* [Given exercise]:
Identify each line containing the word "parent" and copy it.

***** Supplied information

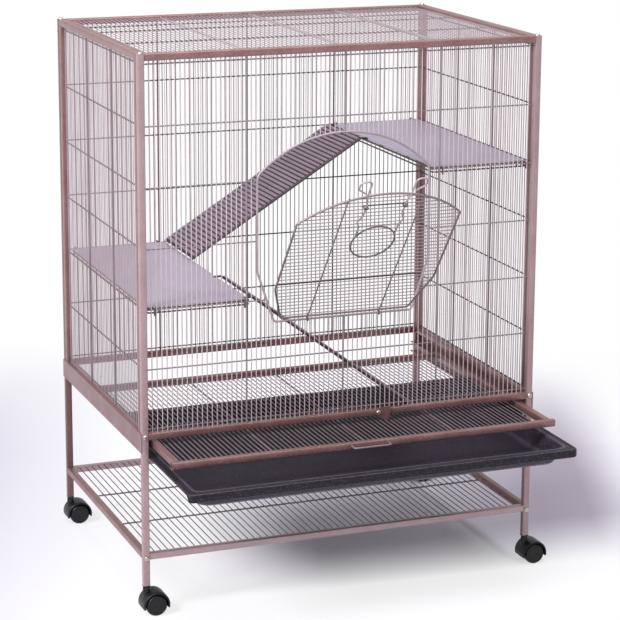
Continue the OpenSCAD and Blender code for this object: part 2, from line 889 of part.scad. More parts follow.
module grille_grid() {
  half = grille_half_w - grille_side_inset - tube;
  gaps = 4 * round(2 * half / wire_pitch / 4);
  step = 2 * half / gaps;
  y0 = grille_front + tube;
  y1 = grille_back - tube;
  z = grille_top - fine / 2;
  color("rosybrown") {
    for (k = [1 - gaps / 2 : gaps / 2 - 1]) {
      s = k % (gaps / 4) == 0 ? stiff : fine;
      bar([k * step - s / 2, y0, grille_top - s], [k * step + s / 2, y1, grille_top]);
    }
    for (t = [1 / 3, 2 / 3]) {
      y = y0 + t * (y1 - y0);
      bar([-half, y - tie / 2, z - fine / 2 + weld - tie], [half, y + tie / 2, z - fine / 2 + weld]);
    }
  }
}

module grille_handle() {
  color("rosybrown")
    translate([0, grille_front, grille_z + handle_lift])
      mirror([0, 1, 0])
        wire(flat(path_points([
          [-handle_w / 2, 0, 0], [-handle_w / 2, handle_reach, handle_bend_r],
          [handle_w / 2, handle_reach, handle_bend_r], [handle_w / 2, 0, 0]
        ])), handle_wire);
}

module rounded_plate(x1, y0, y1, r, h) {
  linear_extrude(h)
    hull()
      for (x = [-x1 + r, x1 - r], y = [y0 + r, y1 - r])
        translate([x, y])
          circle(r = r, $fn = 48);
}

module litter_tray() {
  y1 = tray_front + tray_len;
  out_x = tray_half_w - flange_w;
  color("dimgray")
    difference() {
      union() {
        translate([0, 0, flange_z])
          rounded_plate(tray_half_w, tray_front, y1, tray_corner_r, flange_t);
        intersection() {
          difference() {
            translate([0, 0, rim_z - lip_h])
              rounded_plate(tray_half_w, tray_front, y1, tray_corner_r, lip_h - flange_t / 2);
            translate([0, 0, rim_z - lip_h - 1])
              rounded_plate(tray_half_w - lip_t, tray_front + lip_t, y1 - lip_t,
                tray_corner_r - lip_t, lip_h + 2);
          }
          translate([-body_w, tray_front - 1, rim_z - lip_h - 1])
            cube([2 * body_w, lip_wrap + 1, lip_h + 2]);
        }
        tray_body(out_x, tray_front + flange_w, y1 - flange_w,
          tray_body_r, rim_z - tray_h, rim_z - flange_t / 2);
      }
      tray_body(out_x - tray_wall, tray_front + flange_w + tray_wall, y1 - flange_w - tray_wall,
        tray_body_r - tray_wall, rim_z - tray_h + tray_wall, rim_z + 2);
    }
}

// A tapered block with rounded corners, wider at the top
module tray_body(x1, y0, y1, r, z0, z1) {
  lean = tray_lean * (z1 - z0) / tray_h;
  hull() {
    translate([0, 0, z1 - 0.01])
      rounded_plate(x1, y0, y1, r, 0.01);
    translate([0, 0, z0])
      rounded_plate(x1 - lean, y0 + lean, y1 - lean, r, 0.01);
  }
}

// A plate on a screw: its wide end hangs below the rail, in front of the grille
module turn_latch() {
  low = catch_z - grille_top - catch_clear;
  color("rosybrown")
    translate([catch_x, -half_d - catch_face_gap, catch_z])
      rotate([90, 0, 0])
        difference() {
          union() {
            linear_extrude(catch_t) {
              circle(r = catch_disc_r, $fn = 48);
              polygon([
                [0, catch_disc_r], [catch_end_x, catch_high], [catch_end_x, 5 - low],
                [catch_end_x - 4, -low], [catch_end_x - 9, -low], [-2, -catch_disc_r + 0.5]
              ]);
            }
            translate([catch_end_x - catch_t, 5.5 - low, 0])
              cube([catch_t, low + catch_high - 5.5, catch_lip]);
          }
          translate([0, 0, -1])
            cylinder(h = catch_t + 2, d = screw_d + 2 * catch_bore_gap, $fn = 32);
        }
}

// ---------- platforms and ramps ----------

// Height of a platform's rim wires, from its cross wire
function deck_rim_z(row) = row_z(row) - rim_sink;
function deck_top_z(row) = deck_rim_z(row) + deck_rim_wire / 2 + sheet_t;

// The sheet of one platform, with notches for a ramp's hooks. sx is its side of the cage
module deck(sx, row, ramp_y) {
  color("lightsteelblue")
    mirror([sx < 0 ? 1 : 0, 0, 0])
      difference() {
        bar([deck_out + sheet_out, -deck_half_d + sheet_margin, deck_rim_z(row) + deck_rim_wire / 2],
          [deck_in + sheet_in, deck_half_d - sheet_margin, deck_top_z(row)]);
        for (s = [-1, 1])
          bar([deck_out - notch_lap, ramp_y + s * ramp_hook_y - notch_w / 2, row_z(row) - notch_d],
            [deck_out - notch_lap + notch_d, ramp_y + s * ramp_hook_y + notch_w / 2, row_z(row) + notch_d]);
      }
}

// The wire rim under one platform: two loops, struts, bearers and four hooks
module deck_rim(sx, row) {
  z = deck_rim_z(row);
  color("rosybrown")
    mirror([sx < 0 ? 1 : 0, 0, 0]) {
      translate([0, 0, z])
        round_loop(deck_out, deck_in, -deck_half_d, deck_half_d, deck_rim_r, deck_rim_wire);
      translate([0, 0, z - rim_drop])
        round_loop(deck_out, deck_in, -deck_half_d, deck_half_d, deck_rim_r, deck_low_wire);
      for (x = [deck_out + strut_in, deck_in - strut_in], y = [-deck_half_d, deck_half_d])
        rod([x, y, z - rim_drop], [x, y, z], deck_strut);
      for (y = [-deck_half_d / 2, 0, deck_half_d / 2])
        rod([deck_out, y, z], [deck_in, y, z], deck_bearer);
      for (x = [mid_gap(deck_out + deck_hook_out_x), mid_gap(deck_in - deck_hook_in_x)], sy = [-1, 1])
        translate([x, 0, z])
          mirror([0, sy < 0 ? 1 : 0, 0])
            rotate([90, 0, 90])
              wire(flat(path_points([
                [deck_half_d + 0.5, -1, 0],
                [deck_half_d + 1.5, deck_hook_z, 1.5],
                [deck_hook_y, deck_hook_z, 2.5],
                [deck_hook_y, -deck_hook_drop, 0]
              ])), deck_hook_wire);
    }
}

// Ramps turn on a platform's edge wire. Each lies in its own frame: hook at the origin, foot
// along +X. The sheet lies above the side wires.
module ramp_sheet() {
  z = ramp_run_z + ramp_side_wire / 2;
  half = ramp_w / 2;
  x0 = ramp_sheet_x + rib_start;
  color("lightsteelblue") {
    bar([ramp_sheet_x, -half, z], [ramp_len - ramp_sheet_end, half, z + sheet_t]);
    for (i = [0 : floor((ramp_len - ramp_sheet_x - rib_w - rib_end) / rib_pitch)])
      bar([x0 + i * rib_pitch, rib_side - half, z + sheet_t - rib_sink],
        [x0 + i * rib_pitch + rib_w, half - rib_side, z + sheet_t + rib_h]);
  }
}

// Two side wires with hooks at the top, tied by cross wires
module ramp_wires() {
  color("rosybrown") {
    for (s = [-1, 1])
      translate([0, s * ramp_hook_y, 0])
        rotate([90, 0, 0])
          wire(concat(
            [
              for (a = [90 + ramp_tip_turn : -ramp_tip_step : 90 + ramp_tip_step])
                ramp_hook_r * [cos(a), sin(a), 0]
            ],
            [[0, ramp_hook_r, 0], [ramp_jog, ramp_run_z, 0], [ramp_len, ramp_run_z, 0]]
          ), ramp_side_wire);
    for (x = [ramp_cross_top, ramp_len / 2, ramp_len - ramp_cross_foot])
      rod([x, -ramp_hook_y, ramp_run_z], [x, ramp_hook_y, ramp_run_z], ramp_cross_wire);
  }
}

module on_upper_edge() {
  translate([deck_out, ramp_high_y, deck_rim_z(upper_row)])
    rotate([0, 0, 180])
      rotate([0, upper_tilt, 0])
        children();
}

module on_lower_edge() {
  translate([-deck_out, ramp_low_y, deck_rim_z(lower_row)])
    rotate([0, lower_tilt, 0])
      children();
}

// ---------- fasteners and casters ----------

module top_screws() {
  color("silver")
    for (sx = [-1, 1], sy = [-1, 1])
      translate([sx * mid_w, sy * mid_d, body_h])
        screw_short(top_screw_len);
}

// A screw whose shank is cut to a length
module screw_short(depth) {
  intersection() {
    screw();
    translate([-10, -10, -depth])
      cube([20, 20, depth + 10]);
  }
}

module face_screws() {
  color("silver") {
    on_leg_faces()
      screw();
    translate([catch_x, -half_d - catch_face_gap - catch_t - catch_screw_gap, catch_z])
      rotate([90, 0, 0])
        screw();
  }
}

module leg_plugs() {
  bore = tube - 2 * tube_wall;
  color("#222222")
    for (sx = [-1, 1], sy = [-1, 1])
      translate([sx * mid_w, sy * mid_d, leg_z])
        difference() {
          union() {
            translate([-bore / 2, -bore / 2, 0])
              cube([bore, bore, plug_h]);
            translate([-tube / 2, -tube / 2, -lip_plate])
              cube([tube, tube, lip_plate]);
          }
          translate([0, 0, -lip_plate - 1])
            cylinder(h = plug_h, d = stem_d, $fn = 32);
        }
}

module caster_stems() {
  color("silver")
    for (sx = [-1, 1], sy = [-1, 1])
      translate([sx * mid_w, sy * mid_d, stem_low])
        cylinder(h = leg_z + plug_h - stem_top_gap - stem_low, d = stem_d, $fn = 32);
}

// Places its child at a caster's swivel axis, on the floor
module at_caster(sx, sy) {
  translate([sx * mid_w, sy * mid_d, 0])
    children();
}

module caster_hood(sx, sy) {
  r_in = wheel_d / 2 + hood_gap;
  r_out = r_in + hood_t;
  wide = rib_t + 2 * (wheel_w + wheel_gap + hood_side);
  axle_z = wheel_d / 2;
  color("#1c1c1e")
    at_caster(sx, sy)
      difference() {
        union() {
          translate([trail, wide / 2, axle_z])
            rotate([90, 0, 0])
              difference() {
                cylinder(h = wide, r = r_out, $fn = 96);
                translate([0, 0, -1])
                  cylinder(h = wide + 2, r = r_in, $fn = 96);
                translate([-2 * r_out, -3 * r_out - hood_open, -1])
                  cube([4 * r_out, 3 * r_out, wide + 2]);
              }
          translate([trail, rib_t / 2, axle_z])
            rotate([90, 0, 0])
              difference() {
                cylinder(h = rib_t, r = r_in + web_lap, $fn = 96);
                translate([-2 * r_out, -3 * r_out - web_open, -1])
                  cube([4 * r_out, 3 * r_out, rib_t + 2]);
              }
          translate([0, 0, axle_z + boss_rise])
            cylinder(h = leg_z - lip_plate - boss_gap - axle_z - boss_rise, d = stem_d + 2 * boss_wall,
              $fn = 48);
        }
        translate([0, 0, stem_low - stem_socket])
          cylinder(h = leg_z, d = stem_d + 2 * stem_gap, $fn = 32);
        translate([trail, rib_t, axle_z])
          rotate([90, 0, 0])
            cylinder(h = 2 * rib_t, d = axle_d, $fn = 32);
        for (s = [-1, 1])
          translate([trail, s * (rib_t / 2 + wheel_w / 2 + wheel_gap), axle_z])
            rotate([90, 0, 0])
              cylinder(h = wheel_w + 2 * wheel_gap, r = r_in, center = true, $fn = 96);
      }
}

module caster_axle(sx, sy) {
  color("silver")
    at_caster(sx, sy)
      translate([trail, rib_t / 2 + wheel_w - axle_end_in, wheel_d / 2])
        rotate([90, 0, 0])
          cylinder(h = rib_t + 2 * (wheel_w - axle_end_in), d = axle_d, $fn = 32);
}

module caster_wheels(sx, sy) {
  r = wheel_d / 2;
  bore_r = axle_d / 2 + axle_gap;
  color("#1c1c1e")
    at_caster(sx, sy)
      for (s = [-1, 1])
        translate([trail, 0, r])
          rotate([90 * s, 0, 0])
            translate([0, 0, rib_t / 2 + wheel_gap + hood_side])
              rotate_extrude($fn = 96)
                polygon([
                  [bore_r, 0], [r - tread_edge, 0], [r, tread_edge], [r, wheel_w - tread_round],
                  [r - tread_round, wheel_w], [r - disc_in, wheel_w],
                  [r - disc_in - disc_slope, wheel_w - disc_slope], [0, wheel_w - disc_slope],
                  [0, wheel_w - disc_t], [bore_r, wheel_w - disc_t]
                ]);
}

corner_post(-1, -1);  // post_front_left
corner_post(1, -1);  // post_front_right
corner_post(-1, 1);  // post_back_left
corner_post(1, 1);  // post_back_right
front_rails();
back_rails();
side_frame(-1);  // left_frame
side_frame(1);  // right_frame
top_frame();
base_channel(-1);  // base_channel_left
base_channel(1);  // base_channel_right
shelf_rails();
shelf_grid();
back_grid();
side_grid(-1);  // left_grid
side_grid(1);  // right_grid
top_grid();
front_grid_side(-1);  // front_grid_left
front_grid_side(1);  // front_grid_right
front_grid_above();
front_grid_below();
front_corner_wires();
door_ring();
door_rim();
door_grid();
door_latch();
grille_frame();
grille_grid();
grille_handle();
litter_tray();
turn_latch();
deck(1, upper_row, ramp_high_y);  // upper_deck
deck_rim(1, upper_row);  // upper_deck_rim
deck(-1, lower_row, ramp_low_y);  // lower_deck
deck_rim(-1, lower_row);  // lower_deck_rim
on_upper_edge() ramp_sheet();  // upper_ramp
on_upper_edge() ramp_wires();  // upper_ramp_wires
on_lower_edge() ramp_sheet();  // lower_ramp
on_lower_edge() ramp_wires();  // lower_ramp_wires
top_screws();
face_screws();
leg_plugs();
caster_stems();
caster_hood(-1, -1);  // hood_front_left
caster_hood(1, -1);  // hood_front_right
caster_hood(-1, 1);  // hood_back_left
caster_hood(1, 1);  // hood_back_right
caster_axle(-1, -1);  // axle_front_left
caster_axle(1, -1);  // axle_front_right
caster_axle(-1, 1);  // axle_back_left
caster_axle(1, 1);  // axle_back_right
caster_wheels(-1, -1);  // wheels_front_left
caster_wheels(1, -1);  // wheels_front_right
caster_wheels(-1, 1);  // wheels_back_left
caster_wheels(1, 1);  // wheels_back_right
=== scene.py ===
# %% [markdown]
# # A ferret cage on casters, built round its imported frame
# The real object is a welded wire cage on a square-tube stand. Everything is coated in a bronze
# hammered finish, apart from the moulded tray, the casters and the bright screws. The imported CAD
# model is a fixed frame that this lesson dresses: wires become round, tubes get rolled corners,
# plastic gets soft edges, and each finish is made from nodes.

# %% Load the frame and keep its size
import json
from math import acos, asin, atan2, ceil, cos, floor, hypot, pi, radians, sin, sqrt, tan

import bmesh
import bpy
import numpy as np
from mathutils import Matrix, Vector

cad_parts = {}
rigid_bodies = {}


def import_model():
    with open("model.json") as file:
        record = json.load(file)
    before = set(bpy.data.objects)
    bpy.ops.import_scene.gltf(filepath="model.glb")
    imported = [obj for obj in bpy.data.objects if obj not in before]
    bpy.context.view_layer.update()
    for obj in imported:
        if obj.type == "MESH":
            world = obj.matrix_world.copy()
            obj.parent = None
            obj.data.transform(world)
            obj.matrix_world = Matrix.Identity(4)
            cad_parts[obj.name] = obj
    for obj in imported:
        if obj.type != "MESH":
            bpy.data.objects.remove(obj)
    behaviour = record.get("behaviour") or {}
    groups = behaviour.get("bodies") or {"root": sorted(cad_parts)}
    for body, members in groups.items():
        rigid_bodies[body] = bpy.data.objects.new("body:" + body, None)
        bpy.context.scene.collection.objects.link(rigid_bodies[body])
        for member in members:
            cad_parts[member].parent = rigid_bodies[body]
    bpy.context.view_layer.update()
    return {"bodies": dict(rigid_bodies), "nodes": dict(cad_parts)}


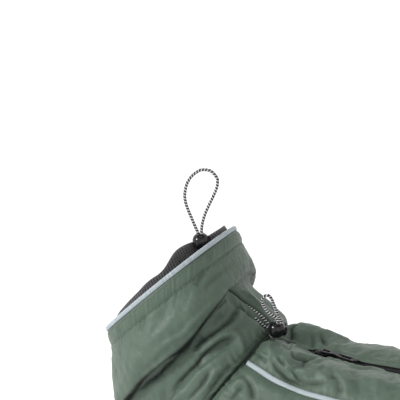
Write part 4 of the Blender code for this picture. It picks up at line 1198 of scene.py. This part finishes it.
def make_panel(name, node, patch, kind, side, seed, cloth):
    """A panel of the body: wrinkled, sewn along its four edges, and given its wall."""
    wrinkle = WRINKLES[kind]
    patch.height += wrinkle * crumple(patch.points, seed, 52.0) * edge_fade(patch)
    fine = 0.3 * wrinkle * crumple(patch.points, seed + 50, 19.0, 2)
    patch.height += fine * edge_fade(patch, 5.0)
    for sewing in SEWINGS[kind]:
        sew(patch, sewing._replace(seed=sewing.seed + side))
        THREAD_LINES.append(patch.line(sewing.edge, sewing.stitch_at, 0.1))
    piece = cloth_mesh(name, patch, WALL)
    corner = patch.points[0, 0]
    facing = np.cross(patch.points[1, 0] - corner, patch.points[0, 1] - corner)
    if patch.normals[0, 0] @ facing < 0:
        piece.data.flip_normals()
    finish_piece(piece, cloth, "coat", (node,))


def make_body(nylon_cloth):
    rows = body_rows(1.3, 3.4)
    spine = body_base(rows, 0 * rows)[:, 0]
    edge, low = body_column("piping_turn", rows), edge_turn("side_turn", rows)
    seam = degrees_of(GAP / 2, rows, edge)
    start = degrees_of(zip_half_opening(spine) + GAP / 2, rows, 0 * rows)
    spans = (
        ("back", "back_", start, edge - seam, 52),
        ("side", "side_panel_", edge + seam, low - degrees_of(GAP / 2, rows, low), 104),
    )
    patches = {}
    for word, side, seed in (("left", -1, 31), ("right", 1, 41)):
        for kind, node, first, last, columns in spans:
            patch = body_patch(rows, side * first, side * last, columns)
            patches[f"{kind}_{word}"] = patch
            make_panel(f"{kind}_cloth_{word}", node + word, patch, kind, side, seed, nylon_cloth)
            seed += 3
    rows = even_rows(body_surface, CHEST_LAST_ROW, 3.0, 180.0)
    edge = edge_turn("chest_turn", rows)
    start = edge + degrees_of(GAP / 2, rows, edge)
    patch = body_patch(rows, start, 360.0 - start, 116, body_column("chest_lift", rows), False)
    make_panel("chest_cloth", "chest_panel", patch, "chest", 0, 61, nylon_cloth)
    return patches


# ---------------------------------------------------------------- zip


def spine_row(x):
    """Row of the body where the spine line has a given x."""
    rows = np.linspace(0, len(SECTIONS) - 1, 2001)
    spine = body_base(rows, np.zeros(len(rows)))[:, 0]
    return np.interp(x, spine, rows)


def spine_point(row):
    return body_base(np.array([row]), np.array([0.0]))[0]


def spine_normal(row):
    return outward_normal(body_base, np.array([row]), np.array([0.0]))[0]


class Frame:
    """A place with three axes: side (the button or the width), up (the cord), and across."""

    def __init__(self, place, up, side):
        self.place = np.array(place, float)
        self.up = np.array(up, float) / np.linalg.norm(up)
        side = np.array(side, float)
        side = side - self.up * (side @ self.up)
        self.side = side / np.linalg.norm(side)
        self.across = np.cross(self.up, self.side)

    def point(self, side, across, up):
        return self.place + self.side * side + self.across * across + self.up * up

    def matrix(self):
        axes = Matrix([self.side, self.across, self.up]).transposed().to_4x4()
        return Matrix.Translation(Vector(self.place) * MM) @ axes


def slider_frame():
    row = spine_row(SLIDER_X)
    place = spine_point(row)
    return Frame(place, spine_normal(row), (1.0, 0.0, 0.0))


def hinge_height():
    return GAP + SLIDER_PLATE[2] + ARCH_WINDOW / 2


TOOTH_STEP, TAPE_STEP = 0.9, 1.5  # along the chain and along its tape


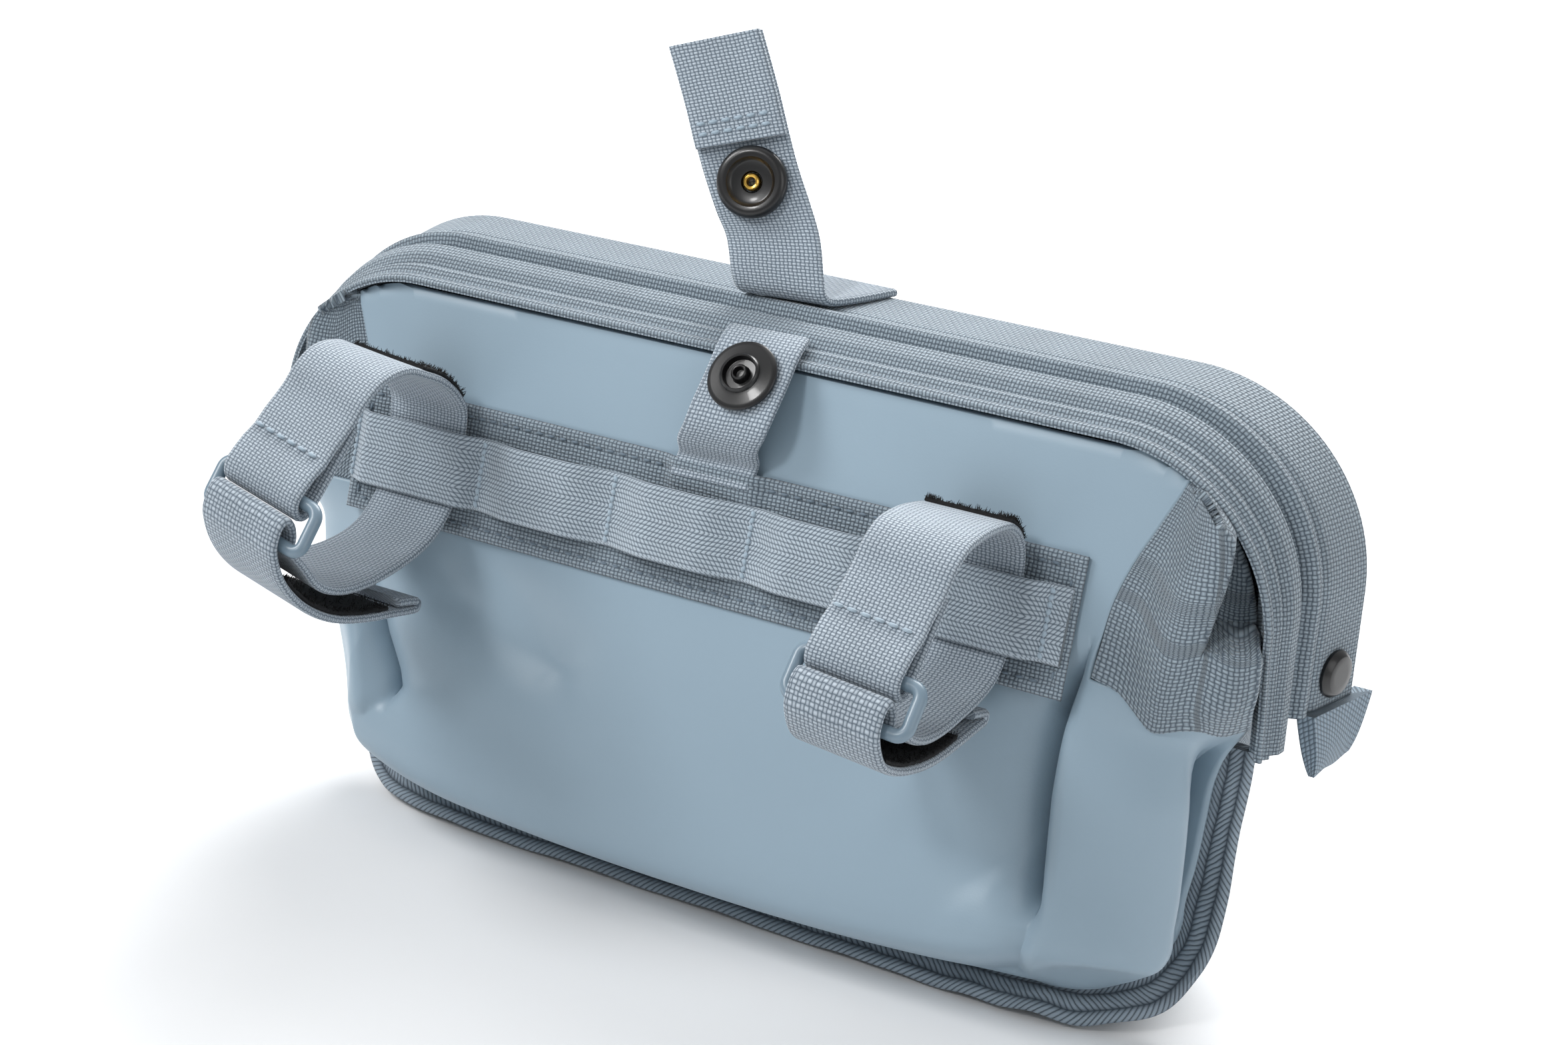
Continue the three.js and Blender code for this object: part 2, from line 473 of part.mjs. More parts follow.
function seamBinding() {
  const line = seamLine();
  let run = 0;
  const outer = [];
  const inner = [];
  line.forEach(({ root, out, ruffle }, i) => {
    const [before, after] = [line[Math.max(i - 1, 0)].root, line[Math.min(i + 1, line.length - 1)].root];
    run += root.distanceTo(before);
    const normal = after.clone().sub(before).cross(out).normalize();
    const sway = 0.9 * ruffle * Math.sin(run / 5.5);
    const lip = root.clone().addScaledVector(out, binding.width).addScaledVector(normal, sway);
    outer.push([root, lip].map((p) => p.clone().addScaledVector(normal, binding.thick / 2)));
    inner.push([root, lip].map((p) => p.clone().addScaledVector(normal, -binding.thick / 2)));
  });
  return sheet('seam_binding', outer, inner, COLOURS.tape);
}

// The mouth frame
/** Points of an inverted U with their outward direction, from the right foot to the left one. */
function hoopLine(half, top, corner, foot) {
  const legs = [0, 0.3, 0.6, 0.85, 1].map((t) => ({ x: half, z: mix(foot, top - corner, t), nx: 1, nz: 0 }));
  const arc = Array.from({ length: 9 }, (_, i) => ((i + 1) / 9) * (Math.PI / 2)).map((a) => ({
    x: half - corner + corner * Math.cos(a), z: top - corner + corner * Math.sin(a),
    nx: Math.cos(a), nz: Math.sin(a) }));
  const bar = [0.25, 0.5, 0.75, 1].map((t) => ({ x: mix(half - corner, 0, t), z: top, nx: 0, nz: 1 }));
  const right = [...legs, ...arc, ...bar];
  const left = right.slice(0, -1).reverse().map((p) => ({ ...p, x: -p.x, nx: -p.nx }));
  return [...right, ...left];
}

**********

* [Full solution]:
            obj.parent = None
            cad_parts[member].parent = rigid_bodies[body]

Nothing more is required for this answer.